Bacteriophage-antibiotic synergy enhances therapeutic efficacy against multidrug-resistant <i>Klebsiella pneumoniae</i> infections
Eman M. Rabie Shehab El‐Din, Bishoy Maher Zaki, Abeer M. Abd El‐Aziz, Youssif M Ali
Abstract
AIMS: This study aims to evaluate the therapeutic efficacy of bacteriophage therapy alone or in combination with antibiotics in the treatment of acute infection caused by multidrug-resistant (MDR) Klebsiella pneumoniae. METHODS AND RESULTS: In this study, we isolated and characterized a lytic bacteriophage vB_Kpn_FOPMU1, which exhibits potent antibacterial activity against K. pneumoniae. Whole-genome sequencing identified vB_Kpn_FOPMU1 as a member of the Przondovirus genus and revealed the presence of key lysis-associated genes, including those encoding endolysin, holin, and Rz-like spanin proteins.

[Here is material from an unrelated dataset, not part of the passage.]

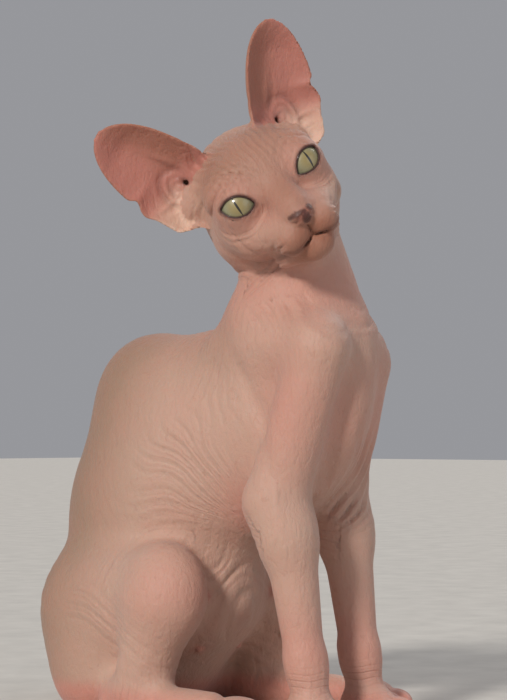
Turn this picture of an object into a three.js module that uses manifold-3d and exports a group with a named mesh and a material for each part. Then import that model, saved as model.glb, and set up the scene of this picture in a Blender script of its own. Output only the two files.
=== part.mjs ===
// A hairless sphynx cat sitting upright, forelegs straight, head turned over its right shoulder and tilted.
// Millimetres. +X is the cat's left, it faces -Y, +Z is up and the floor is z = 0.
import * as THREE from "three";
import Module from "manifold-3d";

const wasm = await Module();
wasm.setup();
const { Manifold, Mesh: ManifoldMesh } = wasm;

const GAP = 0.3; // between neighbouring parts
const rad = THREE.MathUtils.degToRad;
const vec = (x, y, z) => new THREE.Vector3(x, y, z);

// Rounded forms as distance-like fields, joined smoothly like flesh.

const smooth = (a, b, k) => {
  const h = Math.max(k - Math.abs(a - b), 0) / k;
  return Math.min(a, b) - h * h * k * 0.25;
};

// An ellipsoid. rows: its own axes, or null.
const egg = (c, r, rows = null) => (x, y, z) => {
  let u = x - c[0];
  let v = y - c[1];
  let w = z - c[2];
  if (rows) {
    const [a, b, d] = rows;
    [u, v, w] = [
      u * a[0] + v * a[1] + w * a[2],
      u * b[0] + v * b[1] + w * b[2],
      u * d[0] + v * d[1] + w * d[2],
    ];
  }
  u /= r[0];
  v /= r[1];
  w /= r[2];
  const k0 = Math.sqrt(u * u + v * v + w * w) + 1e-6;
  u /= r[0];
  v /= r[1];
  w /= r[2];
  const k1 = Math.sqrt(u * u + v * v + w * w) + 1e-9;
  return (k0 * (k0 - 1)) / k1;
};

// A round bar from a to b whose radius goes from ra to rb. squash thins it across x.
const bone = (a, b, ra, rb, squash = 1) => (x, y, z) => {
  const d = [b[0] - a[0], b[1] - a[1], b[2] - a[2]];
  let u = x - a[0];
  let v = y - a[1];
  let w = z - a[2];
  const long2 = d[0] * d[0] + d[1] * d[1] + d[2] * d[2];
  const t = Math.min(Math.max((u * d[0] + v * d[1] + w * d[2]) / long2, 0), 1);
  u = (u - t * d[0]) / squash;
  v -= t * d[1];
  w -= t * d[2];
  const q = Math.sqrt(u * u + v * v + w * w) - (ra + (rb - ra) * t);
  return squash < 1 ? q * Math.sqrt(squash) : q;
};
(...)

In vitro work demonstrated that incubation of bacteriophage and cefotaxime with K. pneumoniae significantly decreased the minimal inhibitory concentration of cefotaxime from 128 to 1 µg ml-1, indicating strong synergistic activity. Using a murine model of acute K. pneumoniae lung infection, we further demonstrated that the combination therapy significantly enhanced bacterial clearance compared to phage monotherapy. This synergistic approach restored sensitivity of K. pneumoniae to cefotaxime, prevented the emergence of phage-resistant bacterial mutants, and achieved superior bacterial eradication from both the lung and blood. Moreover, administration of the phage-antibiotic combination resulted in complete protection of infected mice, with a 100% survival rate, compared to a 60% survival rate observed in animals that received phage monotherapy. Therapeutic application of the bacteriophage-cefotaxime combination resulted in significantly improved lung pathology, characterized by reduced inflammatory cell infiltration and diminished tissue damage, compared to bacteriophage monotherapy. CONCLUSION: Our findings underscore the potential of bacteriophage-antibiotic synergy as a promising therapeutic strategy to combat MDR K. pneumoniae infections and mitigate the risk of phage resistance development.